::: Dataset excerpts

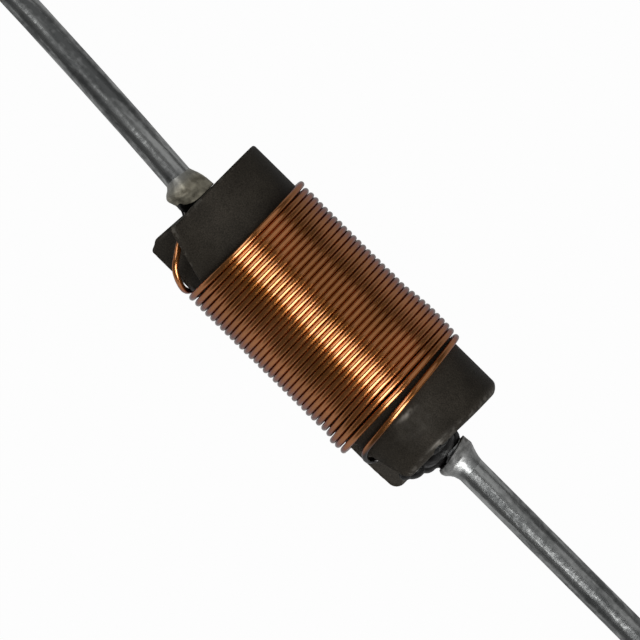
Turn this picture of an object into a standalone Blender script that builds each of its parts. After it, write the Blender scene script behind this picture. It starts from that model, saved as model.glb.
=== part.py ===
"""Axial inductor: one layer of enamelled wire on a slotted ferrite rod, with a tinned lead at each end.

X runs along the core, from lead A to lead B, and Z is up. The part lies on the plane z = 0: its winding
rests there, and each lead slopes down to it. The origin is on that plane, under the core's middle.
An angle round the core is measured from the top towards -Y, so a right-handed helix gains angle and x.
"""

import math
from dataclasses import dataclass

import bmesh
import bpy
from mathutils import Quaternion, Vector

MM = 0.001

# Clearance between neighbouring solids
FIT = 0.012 * MM

# Ferrite core
CORE_DIAMETER = 4.06 * MM
CORE_LENGTH = 9.5 * MM
CORE_EDGE_A = 0.08 * MM
CORE_EDGE_B = 0.27 * MM
CORE_STEPS = 72
EDGE_STEPS = 4

# Wire slots: V grooves that rise from the lead's hole at the end face to the core's surface
SLOT_LENGTH = 2.2 * MM
SLOT_MOUTH = 2.0 * MM
SLOT_ANGLE_A = math.radians(62)
SLOT_ANGLE_B = math.radians(76)
CUT_MARGIN = 0.5 * MM

# Leads: tinned copper, 20 AWG
LEAD_DIAMETER = 0.813 * MM
LEAD_REACH = 21.5 * MM
LEAD_SEAT = 1.9 * MM
LEAD_OFFSET = 0.15 * MM
LEAD_BEND_START = 0.15 * MM
LEAD_BEND = 0.5 * MM
LEAD_EASE_START_A = 0.2 * MM
LEAD_EASE_START_B = 7.0 * MM
LEAD_EASE = 6.0 * MM
LEAD_RESOLUTION = 4
LEAD_YAW_A = math.radians(4.2)
LEAD_FAR_YAW_A = math.radians(2.8)
LEAD_YAW_B = math.radians(-0.2)
LEAD_FAR_YAW_B = math.radians(-3.3)
MAX_DROOP = math.radians(60)
BEND_STEPS = 6

# Winding: 34 AWG copper, measured over its enamel
WIRE_DIAMETER = 0.183 * MM
TURN_SPACING = 0.0027 * MM
MARGIN_A = 1.77 * MM
MARGIN_B = 1.79 * MM
TURN_STEPS = 24
WIRE_RESOLUTION = 1
LEAD_OUT_STEP = 0.1 * MM
WIRE_CORNER = 0.12 * MM
FIRST_TURN_START = math.radians(98)
LAST_TURN_END = math.radians(-22)
SLOT_ENTRY = 0.676

# The last turns are loose: a share of their slack lies in the last quarter turn, the rest over two turns
TAIL_SHARE = 0.7
TAIL_TURNS = (0.25, 1.9)

# Loose turns stand proud of the others on the +Y side
BULGE_HEIGHT = 0.09 * MM
BULGE_HALF_LENGTH = 1.1 * MM
BULGE_FROM_END = 0.85 * MM

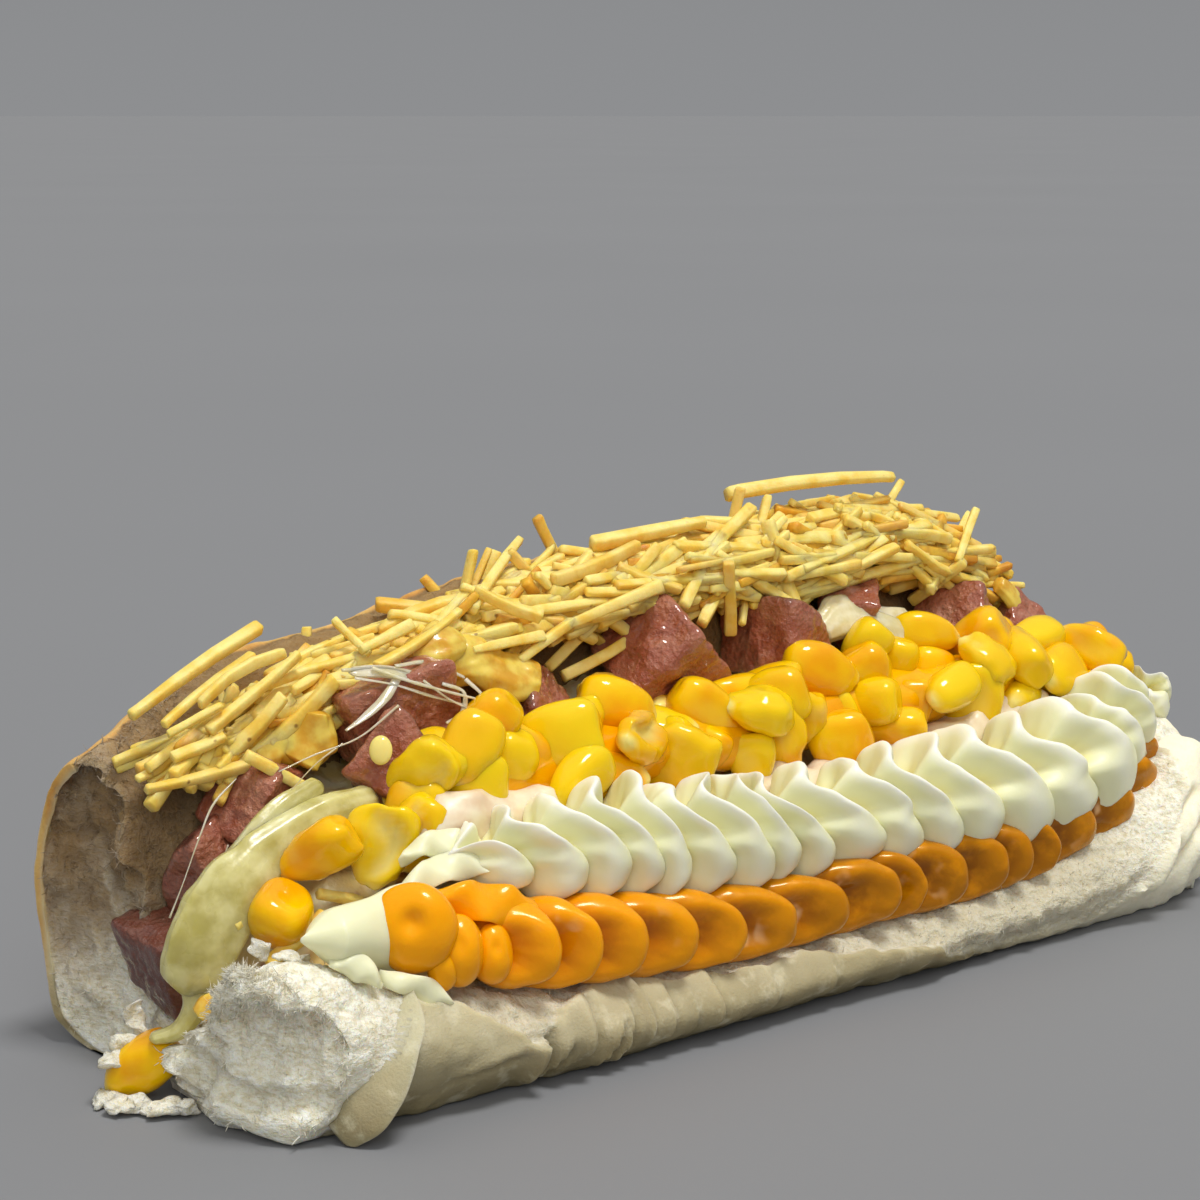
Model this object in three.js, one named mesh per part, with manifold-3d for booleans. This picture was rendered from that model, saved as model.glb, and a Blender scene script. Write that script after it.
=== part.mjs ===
// A loaded hot dog: a soft bun opened along its length, filled with sausage chunks and cheese,
// and topped with rows of piped cream, sweetcorn and shoestring potato sticks.
// Millimetres. X runs along the bun, its torn open end at -X. -Y is the low front wall,
// +Y the high crusty back wall, and Z is up from the face that the bun rests on.

import * as THREE from 'three';
import { mergeVertices } from 'three/addons/utils/BufferGeometryUtils.js';
import Module from 'manifold-3d';

const wasm = await Module();
wasm.setup();

// ---------------------------------------------------------------- driving sizes

const BUN_LENGTH = 188;
const BUN_DEPTH = 58;
const BASE_FRONT = -21;
const BASE_BACK = 21;
const CLEARANCE = 0.3;
const FLOOR_THICKNESS = 6;
const END_X = BUN_LENGTH / 2;
const END_ROUNDING = 30;
const TROUGH_END_X = 80;
const FILLING_SHARE = 0.68;

const RINGS_PER_SWIRL = 3.2;
const CREAM_PITCH = 7.9;
const CHEDDAR_PITCH = 8.3;
const CHEDDAR_RADIUS = 5.4;
const CREAM_FLATTEN = 0.92;

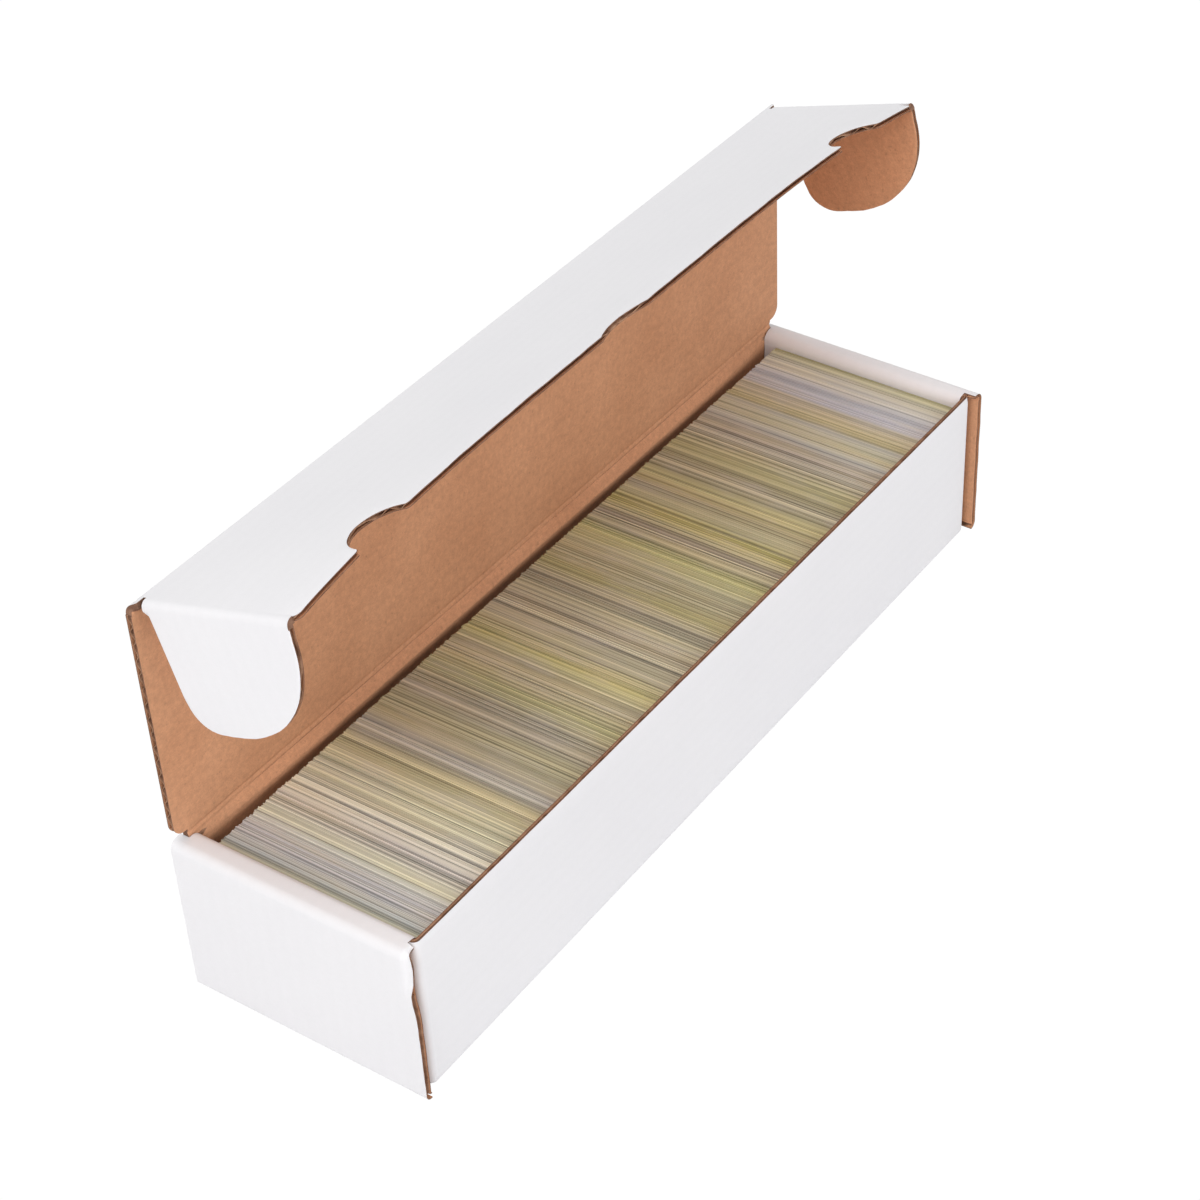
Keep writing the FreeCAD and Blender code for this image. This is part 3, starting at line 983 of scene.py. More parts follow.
@dataclass
class LongWall(Part):
    """A long wall and its two dust flaps, one board folded round both ends.

    The plan is a path along the board.  Up the wall, the board first bends out of the
    bottom on a quarter circle and then stands straight.
    """

    wall: Wall
    bulge: float = 0.35 * MM  # how far the wall bows outwards at the top of its middle
    swell: float = 3.2 * MM  # how far the back wall leans inwards under the hinge, at most
    swell_height: float = 0.93  # height of that swelling's middle, as a share of the wall's
    swell_spread: float = 4.2 * MM  # how far it reaches above and below
    swell_ends: int = 6  # power with which it dies out towards the wall's ends
    rim_crush: float = 0.34  # share of the thickness pressed away along the wall's top
    rim_low: float = 3.5 * MM  # where the pressing starts, below the top
    rim_high: float = 0.3 * MM  # where it is full, below the top
    bead_gap: float = 0.1 * MM  # how far the highest flutes stay under the bead
    foot_gap: float = 0.03 * MM  # how far the board's foot stands off the bottom's
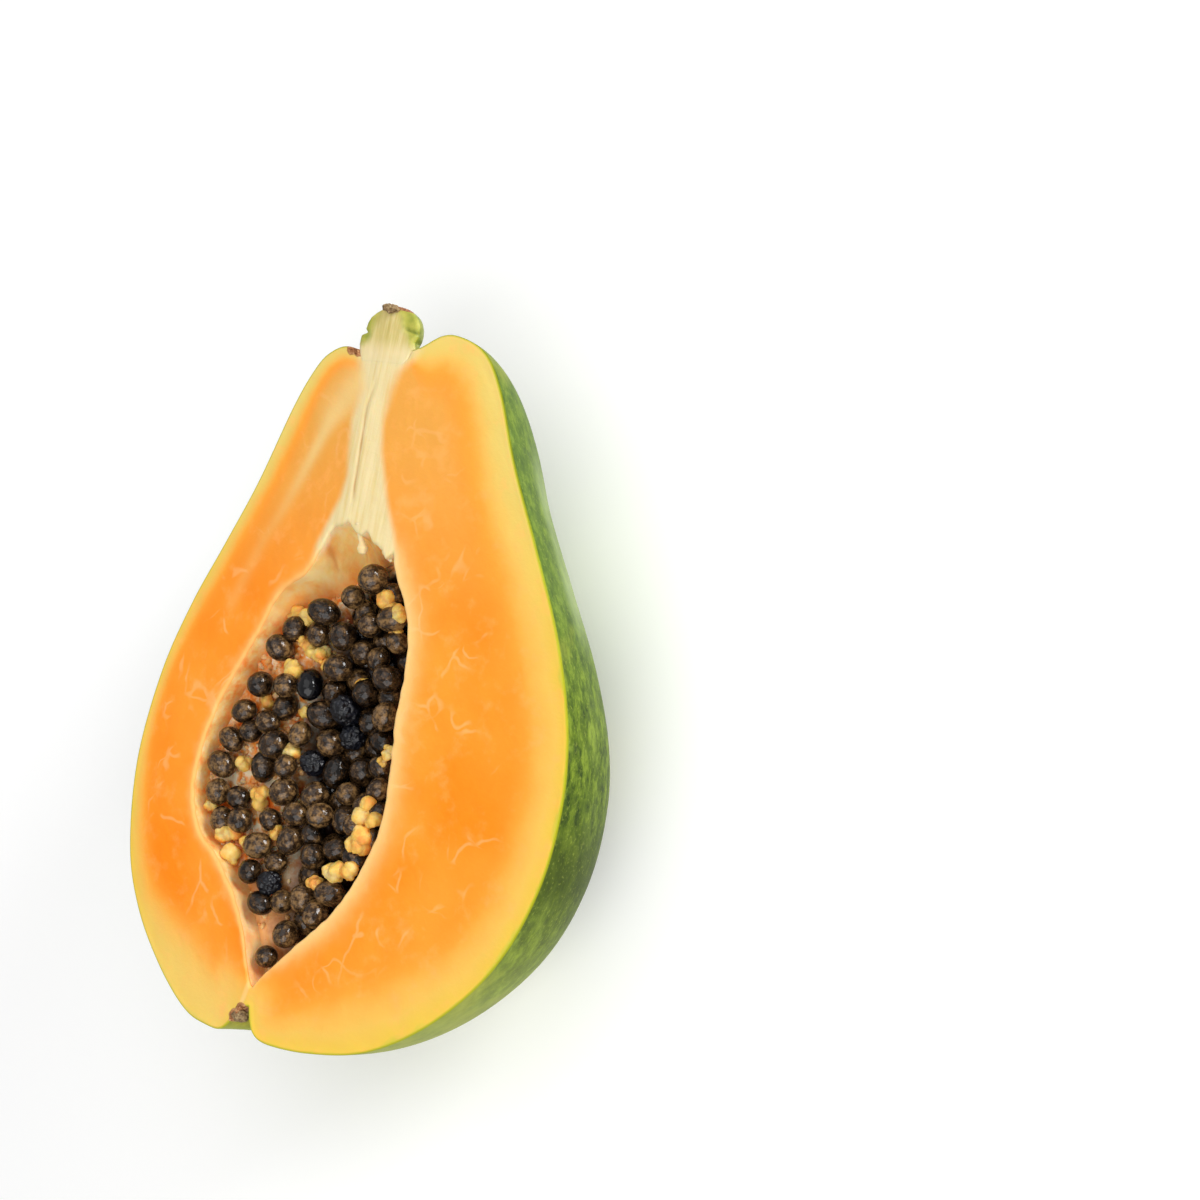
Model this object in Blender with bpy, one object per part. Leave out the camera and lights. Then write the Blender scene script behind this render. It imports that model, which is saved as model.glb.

::::::

▸ Task details:
Can you write out the lines above, from the first one through the one containing "FIT = 0.012 * MM", exactly as they appear and nothing more?

▸ Solution to this exercise:
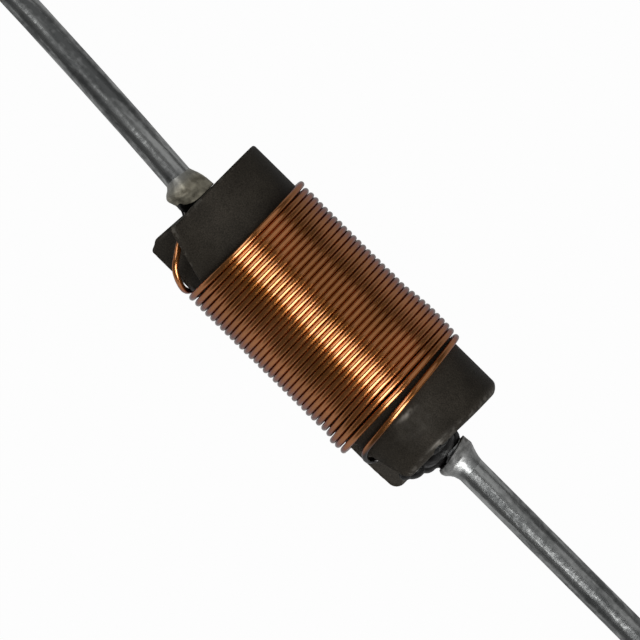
Turn this picture of an object into a standalone Blender script that builds each of its parts. After it, write the Blender scene script behind this picture. It starts from that model, saved as model.glb.
=== part.py ===
"""Axial inductor: one layer of enamelled wire on a slotted ferrite rod, with a tinned lead at each end.

X runs along the core, from lead A to lead B, and Z is up. The part lies on the plane z = 0: its winding
rests there, and each lead slopes down to it. The origin is on that plane, under the core's middle.
An angle round the core is measured from the top towards -Y, so a right-handed helix gains angle and x.
"""

import math
from dataclasses import dataclass

import bmesh
import bpy
from mathutils import Quaternion, Vector

MM = 0.001

# Clearance between neighbouring solids
FIT = 0.012 * MM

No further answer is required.